Hi everyone,
I was trying to map my sequences to the latest mouse genome assembly (GRCm39/mm39) but I couldn’t find it on galaxy. How do I make a request for the mouse genome to be updated on galaxy?
In the meantime, I successfully got the fasta file of the GRCm39/mm39 from the NCBI FTP site and tried to map my sequences to it using Bowtie2, but it gave an error with no information about the error.
Please help, I’m new to galaxy
Thank you.
I checked your bug report sent in from UseGalaxy.org.
A very large custom genome will likely exceed resources at any public Galaxy server. That said, UseGalaxy.eu is sometimes able to scale even large jobs – so maybe try there.
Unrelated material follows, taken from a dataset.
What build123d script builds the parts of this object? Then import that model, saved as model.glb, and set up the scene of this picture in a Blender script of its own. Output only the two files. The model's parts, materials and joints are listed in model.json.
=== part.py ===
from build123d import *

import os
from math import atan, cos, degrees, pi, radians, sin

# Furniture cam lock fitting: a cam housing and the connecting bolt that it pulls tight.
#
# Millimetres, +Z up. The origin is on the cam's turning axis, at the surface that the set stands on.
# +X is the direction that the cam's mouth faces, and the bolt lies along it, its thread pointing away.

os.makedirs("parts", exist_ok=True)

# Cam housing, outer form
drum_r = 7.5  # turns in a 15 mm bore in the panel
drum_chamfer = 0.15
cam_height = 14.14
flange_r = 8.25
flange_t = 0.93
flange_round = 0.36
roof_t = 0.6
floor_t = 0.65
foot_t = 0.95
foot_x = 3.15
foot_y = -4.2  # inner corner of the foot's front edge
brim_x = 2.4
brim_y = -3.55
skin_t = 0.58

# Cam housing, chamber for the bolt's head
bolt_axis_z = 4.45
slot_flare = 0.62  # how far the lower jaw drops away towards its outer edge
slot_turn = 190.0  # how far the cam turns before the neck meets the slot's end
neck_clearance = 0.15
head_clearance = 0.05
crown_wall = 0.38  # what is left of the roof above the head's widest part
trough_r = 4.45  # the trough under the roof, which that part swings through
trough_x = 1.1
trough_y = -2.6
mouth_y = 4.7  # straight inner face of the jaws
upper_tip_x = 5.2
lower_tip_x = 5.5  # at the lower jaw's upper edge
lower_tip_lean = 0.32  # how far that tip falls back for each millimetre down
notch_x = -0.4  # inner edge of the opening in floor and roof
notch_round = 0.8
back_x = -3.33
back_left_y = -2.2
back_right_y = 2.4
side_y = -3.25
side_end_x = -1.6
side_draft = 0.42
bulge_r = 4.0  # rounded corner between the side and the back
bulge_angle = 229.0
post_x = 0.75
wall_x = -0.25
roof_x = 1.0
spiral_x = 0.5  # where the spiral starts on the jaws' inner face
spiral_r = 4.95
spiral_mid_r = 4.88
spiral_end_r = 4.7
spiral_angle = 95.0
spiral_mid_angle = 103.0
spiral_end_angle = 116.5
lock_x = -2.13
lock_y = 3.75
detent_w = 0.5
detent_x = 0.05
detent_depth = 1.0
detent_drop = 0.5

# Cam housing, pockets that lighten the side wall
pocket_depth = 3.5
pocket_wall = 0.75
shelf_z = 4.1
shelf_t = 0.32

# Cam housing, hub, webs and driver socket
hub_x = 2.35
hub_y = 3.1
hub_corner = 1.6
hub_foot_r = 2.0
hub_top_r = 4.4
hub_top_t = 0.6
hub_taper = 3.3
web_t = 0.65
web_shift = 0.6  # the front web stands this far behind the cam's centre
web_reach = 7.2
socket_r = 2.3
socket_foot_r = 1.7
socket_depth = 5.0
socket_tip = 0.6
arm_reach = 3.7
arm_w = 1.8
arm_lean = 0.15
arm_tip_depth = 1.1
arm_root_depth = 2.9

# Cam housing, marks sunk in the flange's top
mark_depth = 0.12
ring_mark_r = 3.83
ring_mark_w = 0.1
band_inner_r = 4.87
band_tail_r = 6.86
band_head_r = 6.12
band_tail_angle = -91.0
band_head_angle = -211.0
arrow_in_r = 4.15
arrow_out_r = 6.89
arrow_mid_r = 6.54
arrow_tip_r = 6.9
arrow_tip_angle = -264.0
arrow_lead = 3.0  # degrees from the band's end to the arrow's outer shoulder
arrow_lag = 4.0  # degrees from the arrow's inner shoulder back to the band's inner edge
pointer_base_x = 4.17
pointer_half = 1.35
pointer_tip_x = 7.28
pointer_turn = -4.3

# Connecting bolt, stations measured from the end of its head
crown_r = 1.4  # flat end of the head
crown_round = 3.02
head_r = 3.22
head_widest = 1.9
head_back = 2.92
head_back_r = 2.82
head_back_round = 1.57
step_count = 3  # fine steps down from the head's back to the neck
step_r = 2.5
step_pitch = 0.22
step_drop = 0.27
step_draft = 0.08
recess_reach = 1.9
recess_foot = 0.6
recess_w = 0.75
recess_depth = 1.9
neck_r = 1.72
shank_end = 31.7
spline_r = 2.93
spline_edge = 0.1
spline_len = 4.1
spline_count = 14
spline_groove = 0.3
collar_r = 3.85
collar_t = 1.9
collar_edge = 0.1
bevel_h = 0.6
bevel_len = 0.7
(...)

You’ll need to correct a few items when you run a test there:
The full genome fasta should not be extracted from the UCSC Table Browser. The result will be truncated. Instead, capture the URL for the genome’s fasta from their Downloads area and paste that into the Upload tool in Galaxy to get it into your history as a dataset. Allow Galaxy to choose the “datatype” and do not assign a “database”.
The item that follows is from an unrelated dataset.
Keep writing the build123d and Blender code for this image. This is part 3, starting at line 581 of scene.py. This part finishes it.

If the fasta loads compressed (fastq.gz), uncompress it before using it as a custom genome (pencil icon > Edit attributes > Convert > uncompress). That will create an uncompressed version as a new dataset. Then you can purge the dataset representing the compressed version to recover the quota space.
The associated reference annotation should also not be sourced from the UCSC Table Browser. The gene_id and transcript_id attributes in the GTF will be the same value, which can lead to scientific content problems later on. The data might also output as truncated due to the size.
UCSC creates correctly annotated GTF’s for priority genomes and places them in their Downloads area.
Again, load the data by URL into Galaxy using default settings then uncompress as needed.
It looks as if the forward and reverse reads were entered on the Bowtie2 tool form in the opposite order. Instead, enter the reads as: R1 = forward and R2 = reverse.